The first thing to note is that strong growth in electricity supply within the Nordics during the last couple of years would have reduced the Nordic System price by around 15 EUR/MWh relative to 2019, assuming a normal hydrological year and no changes in fuel or CO2 prices or levels of interconnection.
However, this downward price pressure has been almost exactly offset by changes in fuel and CO2 prices. Furthermore, these changes in thermal generation costs are the largest single contribution to rising prices in the Nordic power market.
That said, greater interconnector capacity between Norway and other countries has also contributed to higher power prices. NordLink, the interconnector between Norway and Germany, became fully operational early in 2021 and NSL, the interconnector between Norway and Great Britain, just started commercial operations. Connecting Norway more tightly with Germany and Great Britain has affected power prices in the Nordics. We estimate that the effect on the Nordic System Price for 2021 has been an increase of around 6 EUR/MWh. Although the price effect is very modest in central and northern Norway, the effect on prices in southern Norway (NO2), where these interconnectors make land, may be as high as 13 EUR/MWh this year. As a result, the new interconnectors have exacerbated internal price differences within the Nordic market.
It is worth noting that, assuming an interconnector is fully exporting in both cases, it makes no difference to prices in Norway whether the price on the other end of the interconnector is 100 EUR/MWh or 1000 EUR/MWh. Water values will be the same in both cases. The financial gain from the price differential accrues to the interconnector owners, namely TSOs like Statnett and National Grid.
For the Nordic region, and in particular Norway, the hydrological balance has also pushed up prices in 2021 as this has turned out to be a dry year. Despite a large hydrological surplus from last year, we reached almost record-low reservoir levels this fall. The situation has improved in recent weeks thanks to greater precipitation. This should serve as a reminder to market participants that market conditions can turn quickly. In 2020, we saw prices well below 5 EUR/MWh over long periods due to the large hydrological surplus, now we see prices in the triple digits.
Last year, following extreme weather conditions, we had a special Insight highlighting the importance of the weather on power prices. Once again, the weather has proved an important driver for prices in the Nordics. This has also been true for the Continent, where the impact of weather should not be underestimated. A lack of wind has increased the need for thermal generation and a cold first half to 2021 depleted gas reservoirs. The increasing sensitivity of the power sector to weather conditions is also reflected in the weather simulations we present as part of our long-term market reports (Low Nordic power prices: Don’t blame Corona, blame the weather!).

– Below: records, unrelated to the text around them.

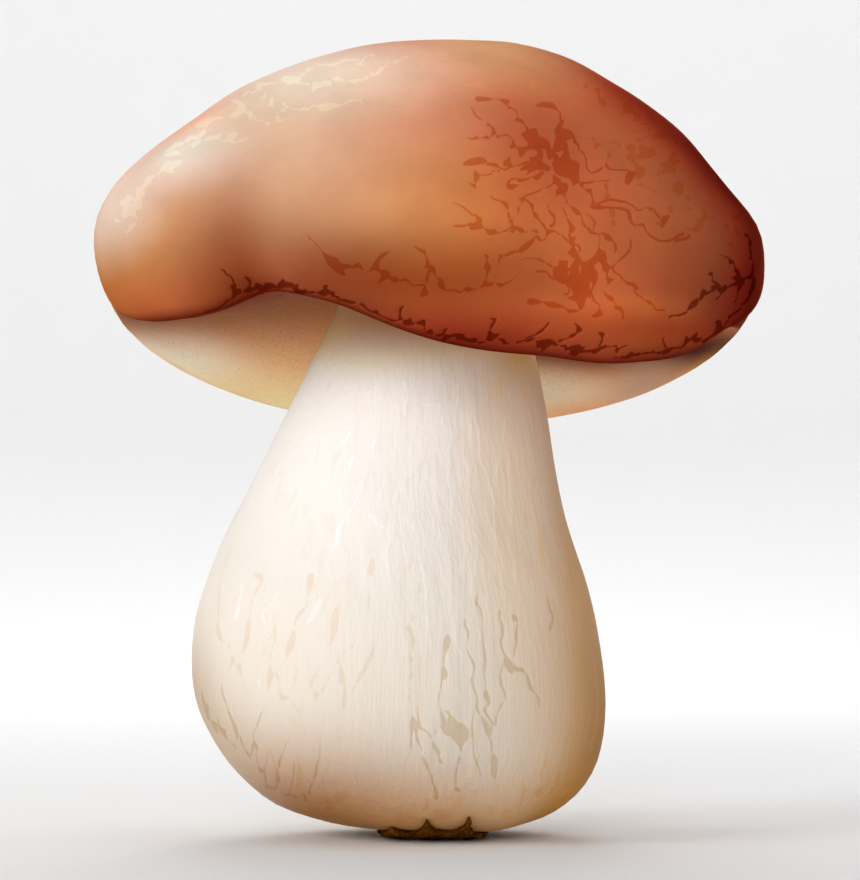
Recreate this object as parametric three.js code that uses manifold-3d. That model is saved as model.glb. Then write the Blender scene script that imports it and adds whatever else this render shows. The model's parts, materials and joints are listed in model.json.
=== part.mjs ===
// King bolete, standing: a thick pale stem that swells towards its foot, a rounded brown cap with a
// wavy margin, the spongy pore layer under the cap, and the crust of soil that clings to the foot.
//
// Millimetres, +Z up. The origin is the middle of the flat face that the mushroom stands on. Angles
// round the mushroom are in degrees from +X (its right), so that 90 is its back and 270 its front.
import * as THREE from "three";
import { mergeVertices } from "three/addons/utils/BufferGeometryUtils.js";
import Module from "manifold-3d";

const wasm = await Module();
wasm.setup();

// ---- Driving dimensions ----
const CAP_RADIUS = 58.5;
const CROWN_HEIGHT = 139.2;
const BROW_HEIGHT = 101; // where the cap is widest
const MARGIN_HEIGHT = 89.4; // the lowest line of the cap's rim, at its left and right
const NECK_HEIGHT = 97; // where the stem runs into the pore layer
const NECK_RADIUS = 14.6;
const BULB_RADIUS = 36.2;
const BULB_HEIGHT = 28; // where the stem is thickest
const FOOT_HEIGHT = 1.3; // the sole of the foot, over the flat face that it stands on
const CRUST_GAP = 0.3; // clearance between the foot and its crust of soil
const CRUST_REACH = 1.5; // how far the crust's outside stands off the foot

const COLUMNS = 64; // faces round the mushroom
const STEM_RINGS = 24;
const PORE_RINGS = 9;
const MARGIN_RINGS = 5;
const CAP_RINGS = 16;

// ---- Outlines, as [radius, height] before the mushroom is bent out of round ----
const along = (from, to, share) => from + (to - from) * share;

// The stem from the sole to the neck: shares of the bulb's radius, then shares of the way up.
const FOOT_OUTLINE = [
  [0, 0],
  [0.27, 0],
  [0.52, 0.055],
  [0.72, 0.18],
  [0.865, 0.38],
  [0.965, 0.68],
].map(([out, up]) => new THREE.Vector2(out * BULB_RADIUS, along(FOOT_HEIGHT, BULB_HEIGHT, up)));

const SHAFT_OUTLINE = [
  [1, 0],
  [0.95, 0.18],
  [0.775, 0.44],
  [0.62, 0.68],
  [0.46, 0.92],
].map(([out, up]) => new THREE.Vector2(out * BULB_RADIUS, along(BULB_HEIGHT, NECK_HEIGHT, up)));

const NECK = new THREE.Vector2(NECK_RADIUS, NECK_HEIGHT);

// The pore layer: a groove round the neck, then a cushion that swells below the cap.
const PORE_OUTLINE = [
  [0.06, 0.1],
  [0.25, -0.24],
  [0.5, -0.62],
  [0.75, -0.8],
  [0.92, -0.72],
].map(([out, up]) => new THREE.Vector2(
  along(NECK_RADIUS, 0.83 * CAP_RADIUS, out),
  NECK_HEIGHT + up * (NECK_HEIGHT - MARGIN_HEIGHT),
));

// The rolled margin, from where the pores stop to the lowest line of the rim.
const RIM_EDGE = new THREE.Vector2(0.815 * CAP_RADIUS, MARGIN_HEIGHT + 1.3);
const RIM = new THREE.Vector2(0.855 * CAP_RADIUS, MARGIN_HEIGHT);

// The cap's skin, from the rim over the brow to the crown: shares of the cap's radius and height.
const CAP_OUTLINE = [
  [0.925, 0.028],
  [0.97, 0.075],
  [0.995, 0.17],
  [1, 0.26],
  [0.985, 0.365],
  [0.91, 0.505],
  [0.822, 0.622],
  [0.637, 0.8],
  [0.485, 0.9],
  [0.308, 0.97],
  [0.15, 0.997],
  [0, 1],
].map(([out, up]) => new THREE.Vector2(out * CAP_RADIUS, along(MARGIN_HEIGHT, CROWN_HEIGHT, up)));

// ---- What bends the round outline into a grown mushroom ----
const degrees = THREE.MathUtils.degToRad;
const bell = (distance, reach) => Math.exp(-((distance / reach) ** 2));
const ease = (value, from, to) => THREE.MathUtils.smoothstep(value, from, to);

// The angle from one direction to another, in degrees, from -180 to 180.
function turn(angle, towards) {
  return THREE.MathUtils.euclideanModulo(angle - towards + 180, 360) - 180;
}

// The margin hangs low at the back, flaring on either side of it, and a little at the front. It lifts
// into a notch left of the front and sags right of it.
const BACK_DROP = 16.8;
const BACK_FLARE = 2.2;
const FRONT_DROP = 5;
const MARGIN_WAVES = [
  { at: 208, reach: 16, lift: -0.5 },
  { at: 239, reach: 17, lift: 7.6 },
  { at: 312, reach: 32, lift: -5.8 },
];

// How far round to the back an angle is, from 0 at the sides to 1.
function backShare(angle) {
  const back = Math.max(0, Math.sin(degrees(angle + 2.5)));
  return (1.2 * back * back) / (back + 0.2);
}

// 1 on the two flanks of the back, and 0 right behind and over the whole front.
function backFlank(angle) {
  return Math.max(0, Math.sin(degrees(angle))) * Math.abs(Math.cos(degrees(angle))) * 2;
}

function marginLift(angle) {
  const front = Math.max(0, -Math.sin(degrees(angle)));
  let lift = -BACK_DROP * backShare(angle) - FRONT_DROP * front * front;
  for (const wave of MARGIN_WAVES) lift += wave.lift * bell(turn(angle, wave.at), wave.reach);
  return lift;
}

// Lobes and hollows of the cap's side. Each pushes the skin out by its depth, round a middle that is
// given by its angle and height.
const SWELLINGS = [
  { name: "left lobe", at: 207, reach: 18, height: 104, span: 12, depth: 2.2 },
  { name: "left shoulder", at: 180, reach: 40, height: 116, span: 9, depth: 1.4 },
  { name: "fold", at: 232, reach: 12, height: 98, span: 17, depth: -6 },
  { name: "front belly", at: 285, reach: 34, height: 104, span: 18, depth: 1.5 },
  { name: "back belly", at: 92, reach: 48, height: 106, span: 14, depth: 3 },
  { name: "right shoulder", at: 0, reach: 40, height: 118, span: 7, depth: -1.5 },
  { name: "right hollow", at: 334, reach: 17, height: 99, span: 5, depth: -2.5 },
];

function swelling(angle, height) {
  let out = 0;
  for (const s of SWELLINGS) {
    out += s.depth * bell(turn(angle, s.at), s.reach) * bell(height - s.height, s.span);
  }
  return out;
}

// The stem's middle line strays from the upright: [height, right, back].
const STEM_LEAN = new THREE.CatmullRomCurve3([
  new THREE.Vector3(1.2, 0, 0),
  new THREE.Vector3(-1.6, 0, 6),
  new THREE.Vector3(-3.8, 0, 16),
  new THREE.Vector3(-5.9, 0.5, 32),
  new THREE.Vector3(-5.6, 1, 52),
  new THREE.Vector3(-3.4, 1, 68),
  new THREE.Vector3(-0.8, 0.5, 84),
  new THREE.Vector3(0.5, 0, NECK_HEIGHT),
]);
const LEAN_STEPS = STEM_LEAN.getSpacedPoints(60);

function stemMiddle(height) {
  const above = LEAN_STEPS.findIndex((point) => point.z >= height);
  if (above < 0) return LEAN_STEPS.at(-1);
  if (above === 0) return LEAN_STEPS[0];
  const [low, high] = [LEAN_STEPS[above - 1], LEAN_STEPS[above]];
  return low.clone().lerp(high, (height - low.z) / (high.z - low.z));
}

const STEM_FLATNESS = 0.05; // the stem is this much slimmer from front to back than from side to side
const CAP_FLATNESS = 0.06;
const CROWN_LEAN = new THREE.Vector2(3.2, 3.5); // how far the crown lies right and back of the rim

function bend(point, isStem) {
  const angle = THREE.MathUtils.euclideanModulo(THREE.MathUtils.radToDeg(Math.atan2(point.y, point.x)), 360);
  const radius = Math.hypot(point.x, point.y);
  if (isStem) {
    const middle = stemMiddle(point.z);
    point.y *= 1 - STEM_FLATNESS;
    point.x += middle.x;
    point.y += middle.y;
    return;
  }
  const { x: sideways, y: backwards } = stemMiddle(NECK_HEIGHT);
  const under = ease(radius, NECK_RADIUS, 0.78 * CAP_RADIUS);
  const over = 1 - ease(point.z, BROW_HEIGHT - 4, CROWN_HEIGHT);
  const rise = marginLift(angle) * Math.min(under, over);
  const flare = BACK_FLARE * backFlank(angle) * (1 - ease(point.z, MARGIN_HEIGHT, BROW_HEIGHT + 6));
  const push = (swelling(angle, point.z) + flare) * under;
  const scale = radius > 0 ? (radius + push) / radius : 1;
  const stray = point.z < NECK_HEIGHT + 2 ? 1 - ease(radius, NECK_RADIUS, 0.5 * CAP_RADIUS) : 0;
  point.x = point.x * scale + CROWN_LEAN.x * ease(point.z, CROWN_HEIGHT - 7, CROWN_HEIGHT);
  point.x += sideways * stray;
  point.y = point.y * scale * (1 - CAP_FLATNESS) + CROWN_LEAN.y * ease(point.z, BROW_HEIGHT, CROWN_HEIGHT);
  point.y += backwards * stray;
  point.z += rise;
}

// ---- Solids ----
// Points at even steps along a smooth line through the outline's points, without its first.
function steps(outline, count) {
  return new THREE.SplineCurve(outline).getSpacedPoints(count).slice(1);
}

// One vertex per place, and no triangles that have shrunk to a line.
function welded(geometry) {
  geometry.deleteAttribute("normal");
  geometry.deleteAttribute("uv");
  const merged = mergeVertices(geometry, 1e-3);
  const corners = [...merged.getIndex().array];
  const isFace = (a, b, c) => a !== b && b !== c && c !== a;
  const faces = [];
  for (let i = 0; i < corners.length; i += 3) {
    const face = corners.slice(i, i + 3);
    if (isFace(...face)) faces.push(...face);
  }
  merged.setIndex(faces);
  merged.computeVertexNormals();
  return merged;
}

// A closed surface of revolution about +Z from a profile that starts and ends on the axis, bent into
// its grown shape. The first rows of the profile belong to the stem.
function grown(profile, stemRows) {
  const geometry = new THREE.LatheGeometry(profile, COLUMNS).rotateX(Math.PI / 2);
  const position = geometry.getAttribute("position");
  const point = new THREE.Vector3();
  for (let i = 0; i < position.count; i += 1) {
    point.fromBufferAttribute(position, i);
    bend(point, i % profile.length < stemRows);
    position.setXYZ(i, point.x, point.y, point.z);
  }
  return welded(geometry);
}

const STEM_PROFILE = [FOOT_OUTLINE[0], ...steps([...FOOT_OUTLINE, ...SHAFT_OUTLINE, NECK], STEM_RINGS)];

function mushroomGeometry() {
  const pores = steps([NECK, ...PORE_OUTLINE, RIM_EDGE], PORE_RINGS);
  const margin = steps([RIM_EDGE, RIM, ...CAP_OUTLINE.slice(0, 3)], MARGIN_RINGS);
  const cap = steps(CAP_OUTLINE.slice(2), CAP_RINGS);
  return grown([...STEM_PROFILE, ...pores, ...margin, ...cap], STEM_PROFILE.length);
}

// The lower end of the foot with its skin pushed out evenly, for the crust to be cut with.
function footMould(push) {
  const rows = STEM_PROFILE.filter((point) => point.y < 0.7 * BULB_HEIGHT);
  const lid = new THREE.Vector2(0, rows.at(-1).y);
  const geometry = grown([...rows, lid], rows.length + 1);
  const position = geometry.getAttribute("position");
  const normal = geometry.getAttribute("normal");
  const point = new THREE.Vector3();
  const outwards = new THREE.Vector3();
  for (let i = 0; i < position.count; i += 1) {
    point.fromBufferAttribute(position, i);
    point.addScaledVector(outwards.fromBufferAttribute(normal, i), push);
    position.setXYZ(i, point.x, point.y, point.z);
  }
  return solid(geometry);
}

function solid(geometry) {
  const { position } = geometry.attributes;
  const mesh = { numProp: 3, vertProperties: new Float32Array(position.array), triVerts: new Uint32Array(geometry.index.array) };
  return new wasm.Manifold(new wasm.Mesh(mesh));
}

function fromSolid(manifold) {
  const { vertProperties, triVerts } = manifold.getMesh();
  const geometry = new THREE.BufferGeometry();
  geometry.setAttribute("position", new THREE.Float32BufferAttribute(vertProperties, 3));
  geometry.setIndex([...triVerts]);
  geometry.computeVertexNormals();
  return geometry;
}

// The crust's ragged edge, seen from above: an oval with tongues that lick up the foot.
const CRUST_OVAL = new THREE.Vector2(10, 10.5);
const CRUST_HEIGHT = 9;
const TONGUES = [
  { at: 268, reach: 5.5, out: 14 },
  { at: 284, reach: 4, out: 14 },
  { at: 20, reach: 7, out: 5 },
  { at: 68, reach: 6, out: 9 },
  { at: 121, reach: 8, out: 12 },
];

function crustEdge(angle) {
  const a = degrees(angle);
  let out = 1 / Math.hypot(Math.cos(a) / CRUST_OVAL.x, Math.sin(a) / CRUST_OVAL.y);
  out += 0.45 * Math.sin(7 * a) + 0.35 * Math.sin(13 * a + 1) + 0.25 * Math.sin(22 * a + 2);
  for (const tongue of TONGUES) out += tongue.out * Math.exp(-Math.abs(turn(angle, tongue.at)) / tongue.reach);
  return new THREE.Vector2(out * Math.cos(a), out * Math.sin(a));
}

function crustGeometry() {
  const edge = Array.from({ length: 144 }, (_, i) => crustEdge(i * 2.5));
  const slab = new THREE.ExtrudeGeometry(new THREE.Shape(edge), { depth: CRUST_HEIGHT, bevelEnabled: false });
  const shell = footMould(CRUST_REACH).subtract(footMould(CRUST_GAP));
  return fromSolid(solid(welded(slab)).intersect(shell));
}

// ---- The object ----
function piece(name, geometry, colour, roughness) {
  const mesh = new THREE.Mesh(geometry, new THREE.MeshStandardMaterial({ color: colour, roughness, metalness: 0 }));
  mesh.name = name;
  return mesh;
}

const bolete = new THREE.Group();
bolete.add(piece("mushroom", mushroomGeometry(), 0xc07a4a, 0.45));
bolete.add(piece("soil_crust", crustGeometry(), 0x4d2c08, 0.95));

export default bolete;
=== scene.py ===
"""King bolete: one grown mushroom, standing on the crust of soil that clings to its foot.

Metres, +Z up, the front towards -Y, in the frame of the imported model. Sizes that are written in
millimetres are multiplied by MM.
"""
import json
import math

import bpy
import numpy as np
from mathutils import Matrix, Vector, noise

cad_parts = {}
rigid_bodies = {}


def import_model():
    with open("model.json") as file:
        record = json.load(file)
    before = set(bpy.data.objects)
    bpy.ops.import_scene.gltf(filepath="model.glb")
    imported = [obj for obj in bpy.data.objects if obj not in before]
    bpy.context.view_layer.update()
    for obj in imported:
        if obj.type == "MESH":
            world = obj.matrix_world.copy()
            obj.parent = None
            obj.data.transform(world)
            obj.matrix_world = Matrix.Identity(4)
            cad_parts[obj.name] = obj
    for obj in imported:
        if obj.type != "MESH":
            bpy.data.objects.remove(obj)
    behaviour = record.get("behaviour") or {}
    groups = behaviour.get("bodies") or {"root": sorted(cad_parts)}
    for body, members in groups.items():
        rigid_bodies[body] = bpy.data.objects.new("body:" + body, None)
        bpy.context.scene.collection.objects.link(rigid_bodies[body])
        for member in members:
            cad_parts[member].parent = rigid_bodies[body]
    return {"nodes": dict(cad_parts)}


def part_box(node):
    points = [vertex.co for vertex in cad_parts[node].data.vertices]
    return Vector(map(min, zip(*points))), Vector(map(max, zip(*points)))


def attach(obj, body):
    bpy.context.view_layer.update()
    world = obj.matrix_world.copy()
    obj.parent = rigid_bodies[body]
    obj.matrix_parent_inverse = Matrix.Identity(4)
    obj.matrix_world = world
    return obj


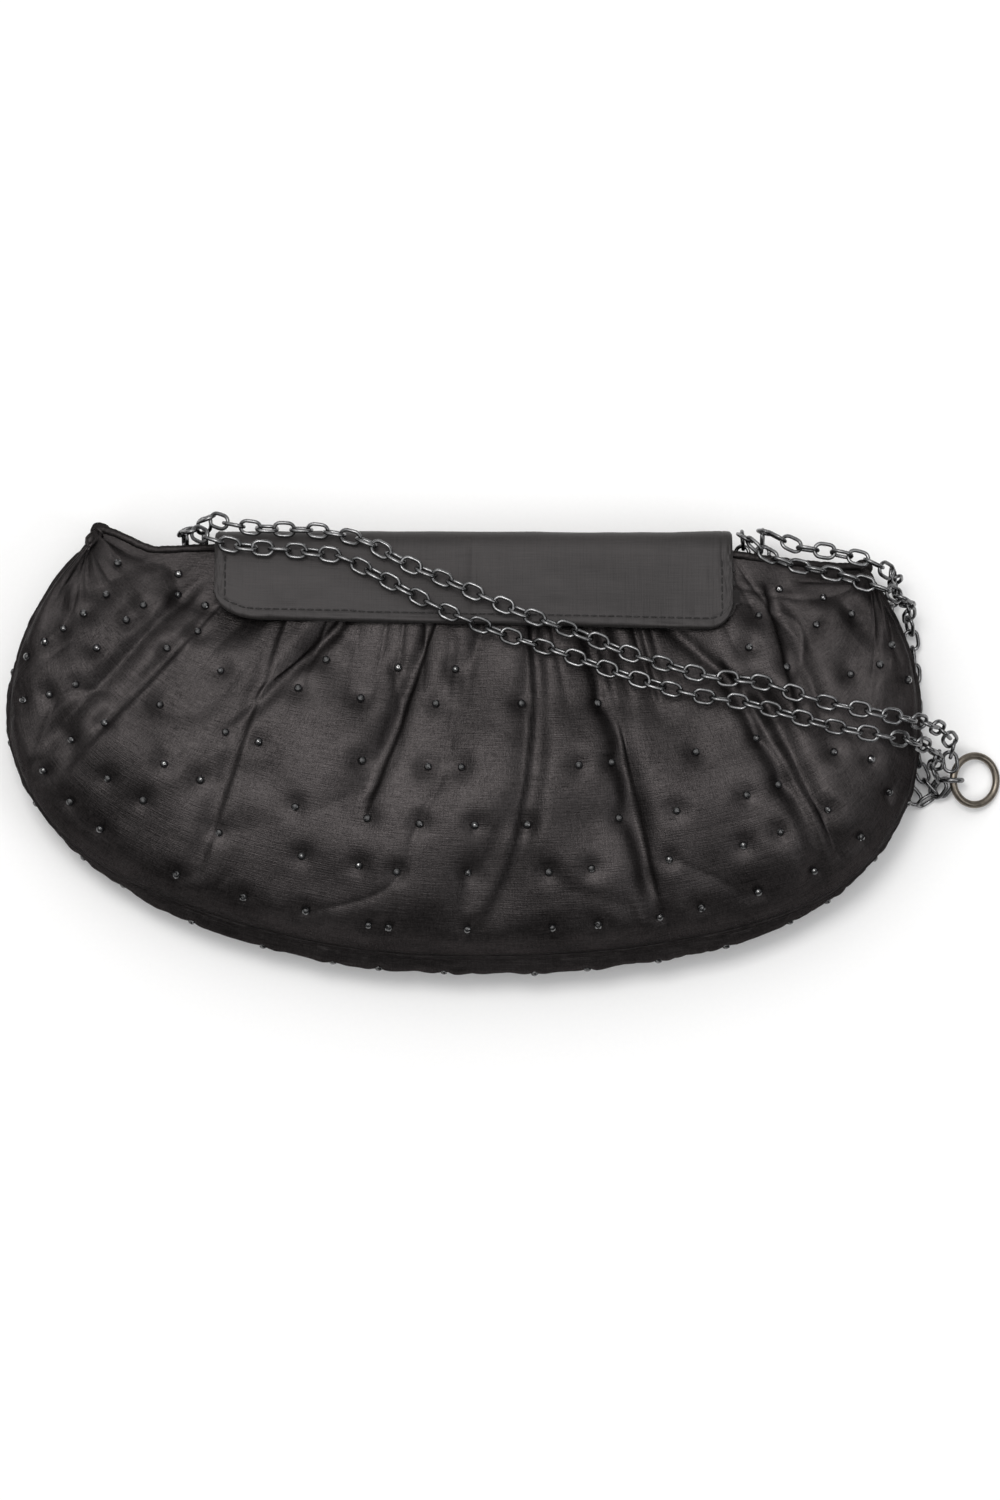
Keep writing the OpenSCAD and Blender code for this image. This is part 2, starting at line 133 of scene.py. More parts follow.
UPPER_FRONT = (
    (-79, 59.8, 18.2), (-79, 65.4, 18.6), (-79, 69.6, 21.5), (-77.5, 71.2, 26.2),
    (-71.5, 69.4, 29.8), (-63, 68, 30.9), (-54, 67.6, 31), (-43, 67, 31.4), (-30, 63.9, 33.2),
    (-18, 57.5, 35.2), (-5, 52, 36.8), (12, 44.5, 38.6), (22, 40.5, 39.8), (32, 37, 38.6),
    (41, 33.5, 37.8), (51, 29.5, 38.5), (61, 26.5, 39.5), (74, 23, 39.6), (88, 21.5, 38.8),
    (98, 18.5, 39), (110, 15, 39.2), (121, 12.8, 39.4), (128, 11.3, 38.3), (134, 10.2, 35.5),
    (139.8, 9, 30.5), (144.2, 7.5, 24.5), (147.5, 5, 18), (149.6, 2, 13.5), (149, -1.5, 9.8),
)
LOWER_SIDE = (
    (145.6, -12.1, 3.1), (141.5, -7.7, 3.1), (139, 0, 3.1), (138.6, 10, 3.1), (138.5, 22, 3.1),
    (138, 31, 3.3), (137, 38, 5.5), (136.4, 42.5, 10.5), (135.6, 44.5, 16), (134, 46.2, 23.5),
    (128, 49.2, 29.7), (120.4, 51.7, 28), (113, 54, 27.4), (104, 56, 27), (97, 57.8, 27.4),
    (90.5, 61, 28.2), (86.5, 64.4, 26.4), (85, 65.6, 22), (85, 64, 18.7), (85, 59.8, 18.4),
)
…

One might suspect that we will not experience years with similar price levels when the share of gas- and coal-fired generation in the power system is reduced. Unfortunately, we will have to live with this price risk at least for the next decade. We simulated the year 2030 under two scenarios, one using our base assumptions and one assuming cold weather, little precipitation, little wind and fuel and CO2 prices as they have been in 2021. In Germany, prices in 2030 are 66 EUR/MWh and 107 EUR/MWh respectively under these scenarios. In the Nordics, prices are 56 EUR/MWh and 113 EUR/MWh respectively. Note that under the low precipitation scenario, the challenging hydrological conditions result in prices that are even higher in the Nordics than those in Germany (assuming that we do not have a hydrological surplus in 2029 that can be used in 2030).
Overall, market participants would be well advised to dress for the weather!